I realy want the networks to profit; I want them to do this by creating material that has it's own worth, measured by my own valueable money, not by people who wish to poison my mind.
I am completely honest in that: give me the choice, I'll buy it when I think it's good.
Working for necessity's mother.
the rural parts of america were producing a LOT of food, still many immigrants were starving.
Yeah, actually I have. I primarily recall a paper (don't have the source handy) about farmers/distributors throwing food in the river to decrease supply, while the starving were pushed back from the river's edge by police. Lots of food available, people starved. Seems to support my point, and I think we agree. Semantics and language seem to have gotten in the way.
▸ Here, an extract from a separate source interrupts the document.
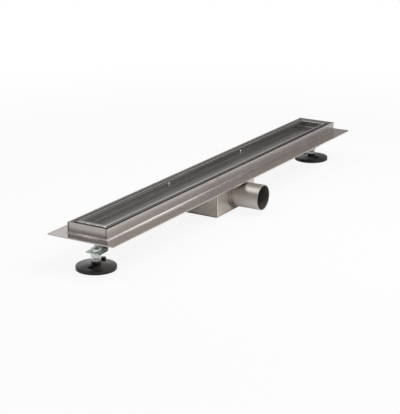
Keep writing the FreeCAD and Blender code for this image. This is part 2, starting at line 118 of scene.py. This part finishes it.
def finish_material(wire, **sockets):
    """Close a material with a Principled shader; underscores in socket names stand for spaces."""
    inputs = {name.replace("_", " "): value for name, value in sockets.items()}
    shader = wire.node("ShaderNodeBsdfPrincipled", None, inputs)
    wire.node("ShaderNodeOutputMaterial", None, {"Surface": shader})


def patches(wire, size, detail=3.0, stretch=(1.0, 1.0, 1.0)):
    """Soft noise, 0 to 1, whose patches are about that many metres across."""
    place = wire.node("ShaderNodeTexCoord", output="Object")
    place = wire.node("ShaderNodeMapping", None, {"Vector": place, "Scale": stretch})
    return wire.node("ShaderNodeTexNoise", None, {"Vector": place, "Scale": 1.0 / size, "Detail": detail})


def mix_colour(wire, amount, low, high):
    """A colour between two, by a wire's value."""
    return wire.node("ShaderNodeMix", {"data_type": "RGBA"}, {0: amount, 6: low, 7: high}, output=2)


def coordinate(wire, axis):
    """The place along one axis, in metres."""
    return wire.node("ShaderNodeSeparateXYZ", None, {0: wire.node("ShaderNodeTexCoord", output="Object")},
                     "XYZ".index(axis))


def step(wire, value, low, high, before=0.0, after=1.0):
    """A soft step from one level to another while a value goes from low to high."""
    return wire.node("ShaderNodeMapRange", {"interpolation_type": "SMOOTHSTEP"},
                     {0: value, 1: low, 2: high, 3: before, 4: after})


def opaque(tone, factor):
    """A tone made lighter or darker, as an opaque colour."""
    return (*(factor * c for c in tone), 1.0)


def distance_from_middle(wire, axis):
    """How far out along one axis, in metres, to either side of the middle."""
    return wire.math("ABSOLUTE", coordinate(wire, axis), 0.0)


brushing_length = 40.0  # how many times longer than wide a brush mark is


def brushed_steel(name, grain, tone, roughness, dull=None, film=0.45, seam_and_shade=None, scratch=0.05, edge=0.0004,
                  streaks=0.0):
    """Stainless sheet: brushing along one axis, faint smudges, edges lightened by wear and painted highlight.

    dull gives a mask from the material's own wire where the sheet keeps its mill finish, with a grey film of
    the given strength; the mask after film gives where the sheet is darker, from a ground weld and from
    painted shade where the caller's mask carries it. scratch says how strongly the brushing shows, edge is
    the radius of the softened edges and of their painted highlight, and streaks is the strength of the
    broad, wavering lines that rolling leaves along the grain.
    """
    material, wire = start_material(name)
    along, across = 1.0 / brushing_length, 1.0
    stretch = tuple(along if axis == grain else across for axis in "XYZ")
    lines = patches(wire, 0.00045, 2.0, stretch)
    coarse = patches(wire, 0.0022, 2.0, stretch)
    smudges = patches(wire, 0.055)
    brushing = 0.4 * lines + 0.6 * coarse
    rounded = wire.node("ShaderNodeBevel", {"samples": 4}, {"Radius": edge})
    plain = wire.node("ShaderNodeNewGeometry", output="Normal")
    edge_wear_and_highlight = 1.0 - wire.node("ShaderNodeVectorMath", {"operation": "DOT_PRODUCT"}, {0: rounded, 1: plain}, 1)
    # Lighter on the edges: partly wear, partly a painted highlight.
    lightness = 0.5 * brushing + 0.3 * smudges + 1.5 * edge_wear_and_highlight
    colour = mix_colour(wire, lightness, opaque(tone, 0.88), opaque(tone, 1.10))
    if streaks:
        bands = step(wire, patches(wire, 0.0045, 2.0, stretch), 0.42, 0.62)
        colour = mix_colour(wire, streaks * bands, colour, opaque(tone, 0.45))
    rough = roughness + 0.10 * (smudges - 0.5) + 0.10 * (brushing - 0.5)
    metal = 1.0
    if dull:
        mill = dull(wire)
        rough = rough + (0.1 + 0.4 * film) * mill
        metal = 1.0 - film * mill
    # Darker by the mask: ground welds, and painted shade from the masks that carry it.
    if seam_and_shade:
        ground = seam_and_shade(wire) * (0.7 + 0.6 * patches(wire, 0.008))
        colour = mix_colour(wire, ground, colour, opaque(tone, 0.25))
        rough = rough + 0.18 * ground
    bump = wire.node("ShaderNodeBump", None, {
        "Strength": scratch, "Distance": 0.00003, "Height": brushing, "Normal": rounded})
    finish_material(wire, Base_Color=colour, Metallic=metal, Roughness=rough, Normal=bump)
    return material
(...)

The year in which we eliminate restrictions on supply in a given industry (e.g. can endlessly reproduce food), will be the year in which someone steps in, attempts to re-control the supply chain, and creates an artificial poverty.
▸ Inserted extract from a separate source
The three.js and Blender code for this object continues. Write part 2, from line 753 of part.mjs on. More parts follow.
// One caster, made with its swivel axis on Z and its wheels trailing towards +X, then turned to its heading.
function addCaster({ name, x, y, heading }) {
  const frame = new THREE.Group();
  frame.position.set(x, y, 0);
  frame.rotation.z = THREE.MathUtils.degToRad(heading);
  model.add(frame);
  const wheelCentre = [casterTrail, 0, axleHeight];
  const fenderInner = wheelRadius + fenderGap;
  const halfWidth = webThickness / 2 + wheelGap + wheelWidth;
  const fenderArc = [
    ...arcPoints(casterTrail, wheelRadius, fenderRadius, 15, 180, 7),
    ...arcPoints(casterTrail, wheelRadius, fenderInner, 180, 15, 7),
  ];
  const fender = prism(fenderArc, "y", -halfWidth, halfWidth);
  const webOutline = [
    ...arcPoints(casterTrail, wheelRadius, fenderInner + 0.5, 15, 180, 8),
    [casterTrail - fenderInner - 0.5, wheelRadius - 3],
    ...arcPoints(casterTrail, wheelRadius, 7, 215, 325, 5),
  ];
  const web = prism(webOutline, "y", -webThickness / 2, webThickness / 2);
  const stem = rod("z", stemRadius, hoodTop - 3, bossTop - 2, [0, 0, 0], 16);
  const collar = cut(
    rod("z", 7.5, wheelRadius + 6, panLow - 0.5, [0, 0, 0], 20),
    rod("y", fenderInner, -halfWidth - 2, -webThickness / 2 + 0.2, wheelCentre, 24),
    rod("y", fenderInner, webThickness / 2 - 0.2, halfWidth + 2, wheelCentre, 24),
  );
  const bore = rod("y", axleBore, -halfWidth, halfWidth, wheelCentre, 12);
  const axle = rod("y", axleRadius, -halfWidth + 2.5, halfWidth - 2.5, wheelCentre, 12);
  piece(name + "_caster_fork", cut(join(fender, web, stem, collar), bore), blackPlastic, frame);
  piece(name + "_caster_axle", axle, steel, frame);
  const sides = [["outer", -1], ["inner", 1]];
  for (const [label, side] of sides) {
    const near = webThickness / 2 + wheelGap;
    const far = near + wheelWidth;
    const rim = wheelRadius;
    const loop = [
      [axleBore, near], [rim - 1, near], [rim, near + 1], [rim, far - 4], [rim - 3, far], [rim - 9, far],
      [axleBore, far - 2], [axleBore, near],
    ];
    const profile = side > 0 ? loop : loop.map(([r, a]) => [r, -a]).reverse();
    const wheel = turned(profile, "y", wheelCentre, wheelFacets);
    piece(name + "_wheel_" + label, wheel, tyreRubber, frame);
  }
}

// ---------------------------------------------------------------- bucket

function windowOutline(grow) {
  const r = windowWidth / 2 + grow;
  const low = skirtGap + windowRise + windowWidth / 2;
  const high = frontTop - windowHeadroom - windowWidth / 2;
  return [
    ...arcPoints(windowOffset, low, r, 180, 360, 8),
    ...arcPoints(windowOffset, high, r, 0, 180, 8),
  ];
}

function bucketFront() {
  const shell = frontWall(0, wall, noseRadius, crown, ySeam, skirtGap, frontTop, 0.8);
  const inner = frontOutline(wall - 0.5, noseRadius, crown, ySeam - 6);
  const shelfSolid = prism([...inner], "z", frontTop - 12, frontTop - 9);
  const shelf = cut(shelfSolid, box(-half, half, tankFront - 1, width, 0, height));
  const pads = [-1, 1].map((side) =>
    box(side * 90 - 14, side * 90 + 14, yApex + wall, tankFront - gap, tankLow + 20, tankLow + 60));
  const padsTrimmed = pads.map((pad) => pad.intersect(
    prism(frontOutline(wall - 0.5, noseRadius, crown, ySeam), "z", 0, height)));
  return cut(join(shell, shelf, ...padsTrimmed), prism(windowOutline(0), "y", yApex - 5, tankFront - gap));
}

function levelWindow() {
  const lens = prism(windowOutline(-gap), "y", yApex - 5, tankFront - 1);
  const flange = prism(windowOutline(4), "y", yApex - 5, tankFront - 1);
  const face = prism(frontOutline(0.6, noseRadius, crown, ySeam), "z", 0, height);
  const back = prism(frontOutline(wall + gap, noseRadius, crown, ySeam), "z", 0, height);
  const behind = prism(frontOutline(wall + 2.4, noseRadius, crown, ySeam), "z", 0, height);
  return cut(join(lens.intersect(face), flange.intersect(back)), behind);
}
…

What's "wealth" if everyone has it, right? (rolls eyes)
Fuck them and their network. I am going to kick the next person in the shins who calls me a thief.
I'll show them a thief. I think I'll steal a truckload of videos. That's theft.
Recording around commercials is not theft. Its recording around commercials.
If the exclusion of ads by people with video recorders is theft, then the inclusion of ads by cable companies, in my menus, is also theft. I am paying for cable service.
While this is not really the topic here, and is not Ted Turners fault, media companies need to understand that it goes both ways.
This cable service, in the price, includes channel selection menus etc. so that I can find channels, look at a description etc. and also includes several pay channels. This charge is clearly defined on my bill. Is Comcast doing something illegal?
I get very irritated when the cable company is putting ads on my menus. It takes up valuable screen real estate, and, since I am paying for the service, is theft by the cable company. I believe that cable should be free if they are going to shove ads down our throats.
Just my two cents. One more reason to hate cable and phone companies.